Well, so much for the short-lived Juulsen love.
It wasn’t a good game for the Juulsen/OEL pairing. They were on the ice for four goals against before the midway mark of the contest.
Boudreau eventually reversed his opening line-up decision by putting OEL back with Myers, while Juulsen spent the rest of the game paired with Kyle Burroughs.
5. The OEL thing
Speaking of OEL, he was on the ice for six of the seven goals against in last night’s contest.
Perhaps the dam was due to break at some point.
OEL has been rock-solid defensively. Prior to last night’s game, his 1.33 goals-against/60 at 5-on-5 was the third-lowest mark in the league among all defencemen.

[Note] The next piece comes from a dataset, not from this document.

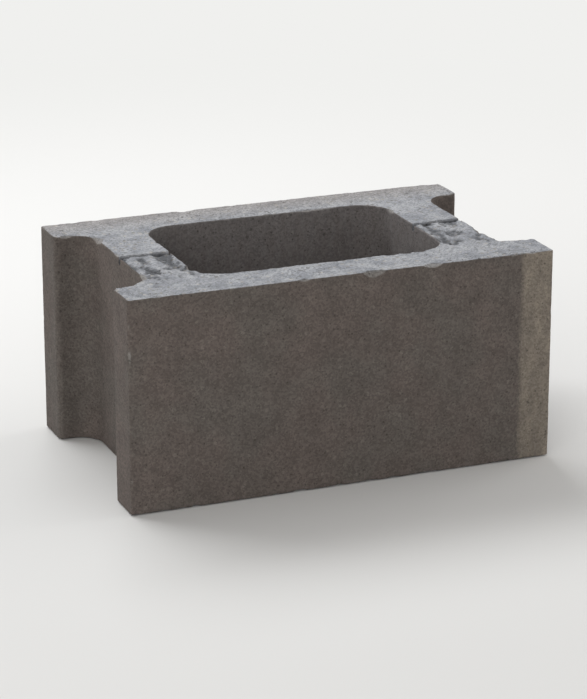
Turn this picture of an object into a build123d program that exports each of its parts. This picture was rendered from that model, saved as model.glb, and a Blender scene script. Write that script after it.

It’s also nearly a full goal less than his expected goals-against (xGA) total of 2.32.
After last night’s onslaught, OEL’s GA/60 dropped to 1.67. That’s still 17th best among NHL defencemen, but it’s also a little closer to his xGA mark.
Offensively, it seems like OEL is now getting some bounces to go his way. He’s scored in two of the last three games, while putting up five points in those contests.
He has been unlucky offensively. The Canucks shooting percentage while OEL is on the ice is only 5.14%. That gives Ekman-Larsson the 5th-worst shooting percentage in the league among defencemen.
6. But hey, at least there’s Luke “Bobby” Schenn
What can’t Luke Schenn do?
Schenn, by the way, was one of only five Canucks who wasn’t on the ice for a goal against last night.